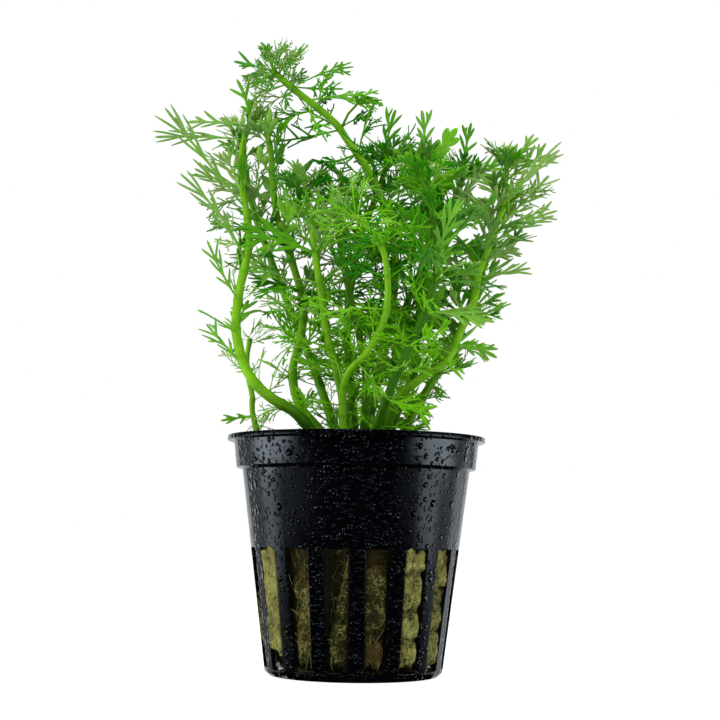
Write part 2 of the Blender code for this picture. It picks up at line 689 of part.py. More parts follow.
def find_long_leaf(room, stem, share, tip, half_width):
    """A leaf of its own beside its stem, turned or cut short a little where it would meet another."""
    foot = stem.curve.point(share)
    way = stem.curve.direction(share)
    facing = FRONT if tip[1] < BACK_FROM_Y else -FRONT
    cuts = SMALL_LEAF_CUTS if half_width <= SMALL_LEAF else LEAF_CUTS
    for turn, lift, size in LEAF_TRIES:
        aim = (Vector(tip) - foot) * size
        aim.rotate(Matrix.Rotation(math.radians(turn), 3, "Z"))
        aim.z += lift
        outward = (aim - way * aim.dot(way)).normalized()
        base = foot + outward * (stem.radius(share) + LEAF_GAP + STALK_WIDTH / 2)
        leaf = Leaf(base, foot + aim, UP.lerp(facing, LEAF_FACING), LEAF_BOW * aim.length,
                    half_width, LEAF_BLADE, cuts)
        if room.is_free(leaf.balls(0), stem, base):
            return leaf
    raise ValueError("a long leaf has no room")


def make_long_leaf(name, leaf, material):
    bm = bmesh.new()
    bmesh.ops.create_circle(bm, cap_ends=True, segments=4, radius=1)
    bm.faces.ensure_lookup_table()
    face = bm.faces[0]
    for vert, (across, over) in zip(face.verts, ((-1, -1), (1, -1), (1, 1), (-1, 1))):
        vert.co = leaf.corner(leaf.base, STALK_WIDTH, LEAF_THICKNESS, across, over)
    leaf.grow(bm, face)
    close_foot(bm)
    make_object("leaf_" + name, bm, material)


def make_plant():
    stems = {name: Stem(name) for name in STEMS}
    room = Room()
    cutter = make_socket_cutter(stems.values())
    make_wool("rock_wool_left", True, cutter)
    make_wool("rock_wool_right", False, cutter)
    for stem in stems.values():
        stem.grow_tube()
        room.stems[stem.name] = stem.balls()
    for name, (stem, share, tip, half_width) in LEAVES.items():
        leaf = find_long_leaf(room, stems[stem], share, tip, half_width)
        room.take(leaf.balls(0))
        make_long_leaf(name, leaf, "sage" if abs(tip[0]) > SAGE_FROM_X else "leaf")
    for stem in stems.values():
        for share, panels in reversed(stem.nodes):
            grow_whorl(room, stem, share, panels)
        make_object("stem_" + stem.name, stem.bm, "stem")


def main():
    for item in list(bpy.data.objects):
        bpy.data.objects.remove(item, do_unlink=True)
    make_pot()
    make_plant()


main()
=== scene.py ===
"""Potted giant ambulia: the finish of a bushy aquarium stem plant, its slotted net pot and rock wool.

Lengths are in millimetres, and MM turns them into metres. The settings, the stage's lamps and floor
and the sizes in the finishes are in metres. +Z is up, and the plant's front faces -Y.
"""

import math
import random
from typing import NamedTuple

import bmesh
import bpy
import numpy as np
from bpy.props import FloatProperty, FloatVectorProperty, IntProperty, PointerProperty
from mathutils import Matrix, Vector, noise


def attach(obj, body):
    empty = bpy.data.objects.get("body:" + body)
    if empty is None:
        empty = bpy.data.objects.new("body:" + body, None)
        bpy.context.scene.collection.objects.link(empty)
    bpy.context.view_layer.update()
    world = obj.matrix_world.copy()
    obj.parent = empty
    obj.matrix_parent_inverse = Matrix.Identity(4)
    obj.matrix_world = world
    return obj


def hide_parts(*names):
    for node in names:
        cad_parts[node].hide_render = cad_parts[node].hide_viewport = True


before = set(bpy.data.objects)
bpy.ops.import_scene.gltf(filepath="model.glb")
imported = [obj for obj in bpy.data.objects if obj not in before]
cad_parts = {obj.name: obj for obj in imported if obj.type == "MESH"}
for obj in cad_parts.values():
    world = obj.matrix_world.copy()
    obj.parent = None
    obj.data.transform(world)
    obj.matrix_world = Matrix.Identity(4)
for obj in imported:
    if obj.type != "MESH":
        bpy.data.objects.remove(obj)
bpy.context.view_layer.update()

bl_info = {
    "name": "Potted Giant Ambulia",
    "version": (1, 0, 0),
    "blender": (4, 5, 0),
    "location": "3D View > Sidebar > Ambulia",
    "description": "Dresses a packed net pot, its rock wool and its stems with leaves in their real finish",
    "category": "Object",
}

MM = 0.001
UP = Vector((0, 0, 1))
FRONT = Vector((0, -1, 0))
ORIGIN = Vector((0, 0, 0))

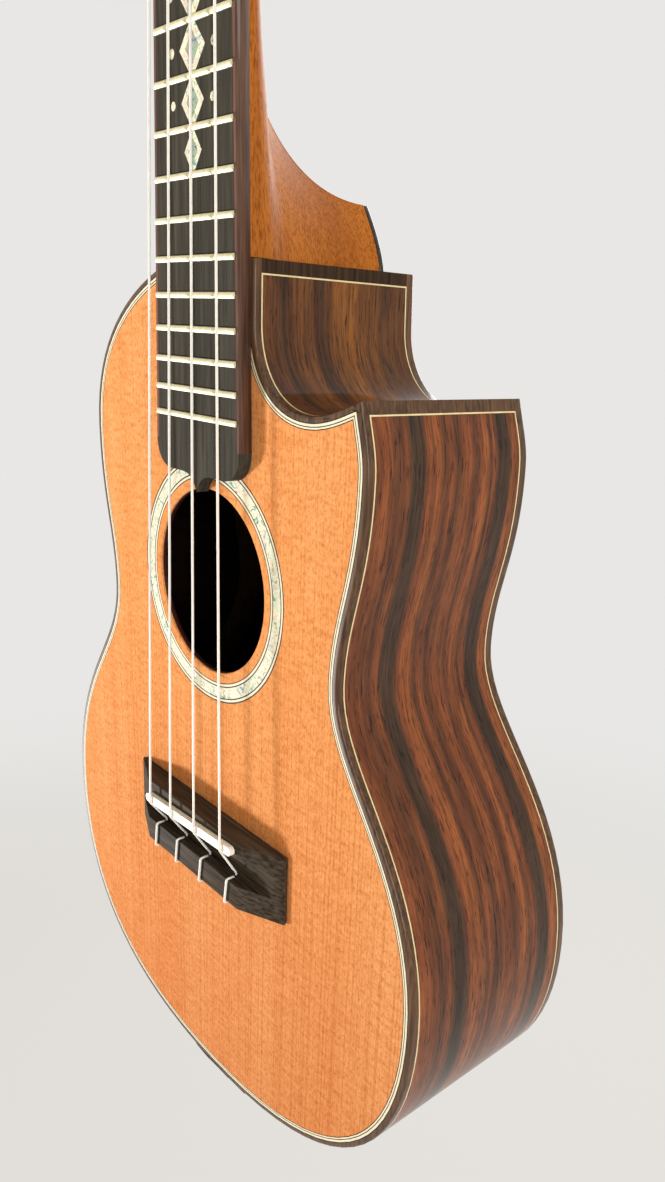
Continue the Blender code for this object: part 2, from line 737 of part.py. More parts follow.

##########

» What you have to do: Exactly reproduce the stretch from the line with "room.take(leaf.balls(0))" through the line with "obj.matrix_world = world", including both ends and nothing else.

» Result of this exercise:
        room.take(leaf.balls(0))
        make_long_leaf(name, leaf, "sage" if abs(tip[0]) > SAGE_FROM_X else "leaf")
    for stem in stems.values():
        for share, panels in reversed(stem.nodes):
            grow_whorl(room, stem, share, panels)
        make_object("stem_" + stem.name, stem.bm, "stem")


def main():
    for item in list(bpy.data.objects):
        bpy.data.objects.remove(item, do_unlink=True)
    make_pot()
    make_plant()


main()
=== scene.py ===
"""Potted giant ambulia: the finish of a bushy aquarium stem plant, its slotted net pot and rock wool.

Lengths are in millimetres, and MM turns them into metres. The settings, the stage's lamps and floor
and the sizes in the finishes are in metres. +Z is up, and the plant's front faces -Y.
"""

import math
import random
from typing import NamedTuple

import bmesh
import bpy
import numpy as np
from bpy.props import FloatProperty, FloatVectorProperty, IntProperty, PointerProperty
from mathutils import Matrix, Vector, noise


def attach(obj, body):
    empty = bpy.data.objects.get("body:" + body)
    if empty is None:
        empty = bpy.data.objects.new("body:" + body, None)
        bpy.context.scene.collection.objects.link(empty)
    bpy.context.view_layer.update()
    world = obj.matrix_world.copy()
    obj.parent = empty
    obj.matrix_parent_inverse = Matrix.Identity(4)
    obj.matrix_world = world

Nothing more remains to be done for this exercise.